Pourquoi as-tu saisi le pain qui t’était tendu, Judas ?
Ne pouvais-tu pas laisser là ce repas qui t’instituait : traître
Trahir, tradere, livrer, transmettre, faire tradition.

Il fallait qu’il y en ait un qui soit assez obéissant pour aller là où le maître l’envoyait. Un assez fou pour croire que cela pouvait être son lot de trahir son ami. Livreur de mort, Judas, créateur de tradition, passeur de sens là où la tragédie semblait régner. Tu n’as pas reculé, tu es sorti sur le champ, et c’est dans l’obscurité, dans la Ténèbre, celle qui n’est pas du ciel, mais des profondeurs du coeur humain, que tu es sorti du lieu de communion où tu étais jusque-là.

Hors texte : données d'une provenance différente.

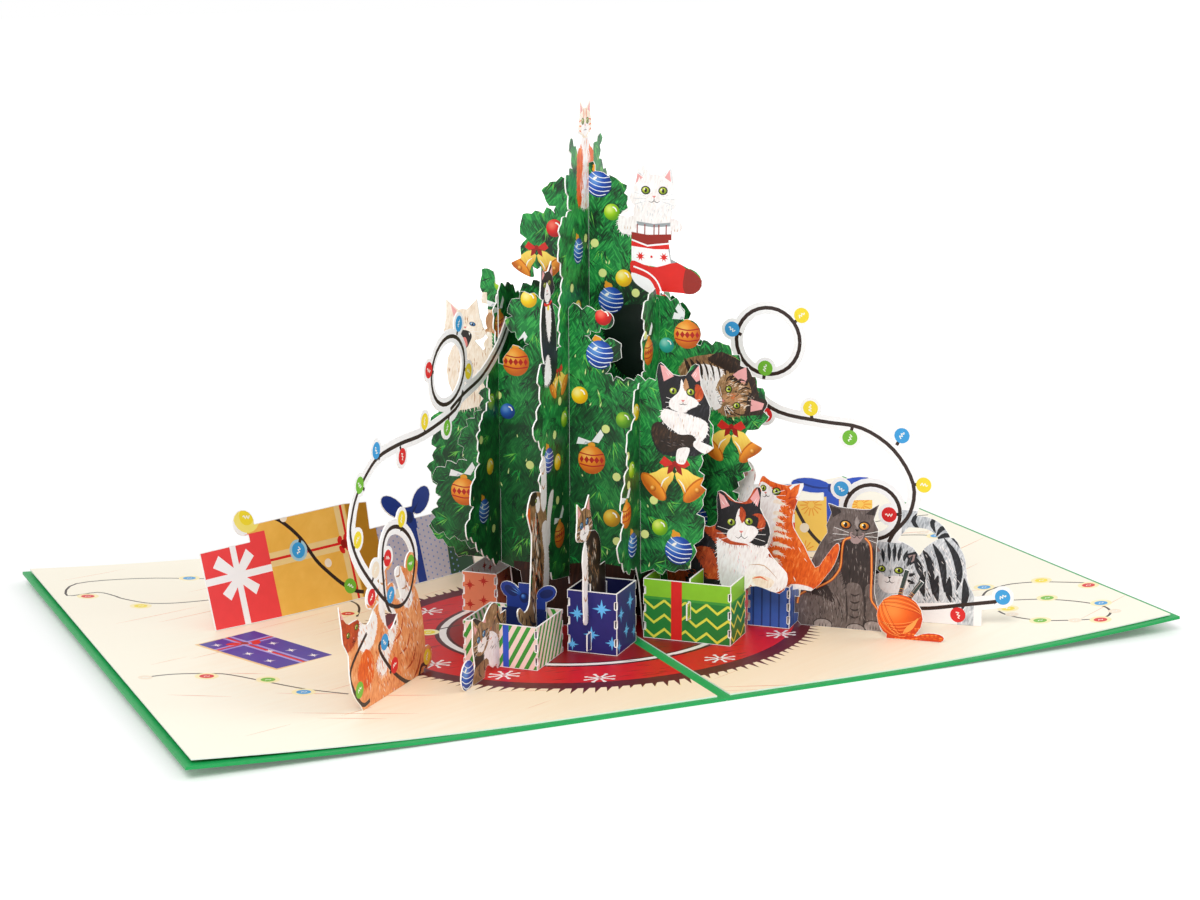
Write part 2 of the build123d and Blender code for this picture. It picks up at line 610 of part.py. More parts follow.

La communauté de table que Jésus avait instituée comme image du banquet céleste qu’il promettait dans son royaume. La communauté de table où tu aurais bien aimé être le disciple que Jésus aimait, lui, qui se pencha sur son sein avec cette intimité de vie si tendre qu’elle rendait tous les autres extérieurs à l’amour fraternel qui unissait ces deux-là. La communauté de table où tu aurais même préféré être à la place de Pierre, ce disciple touchant par sa naïveté, qui croyait qu’il suffisait de décider par la simple volonté d’être fidèle pour que cela soit. Pauvre Pierre, il a su très vite qu’il en serait autrement, et que la foi et ses oeuvres ne sont pas affaire de volonté ni de décision individuelle, mais de recherche constante de lumière à travers les ombres du coeur. Mais bon, même cette place de dupe t’aurait bien suffi.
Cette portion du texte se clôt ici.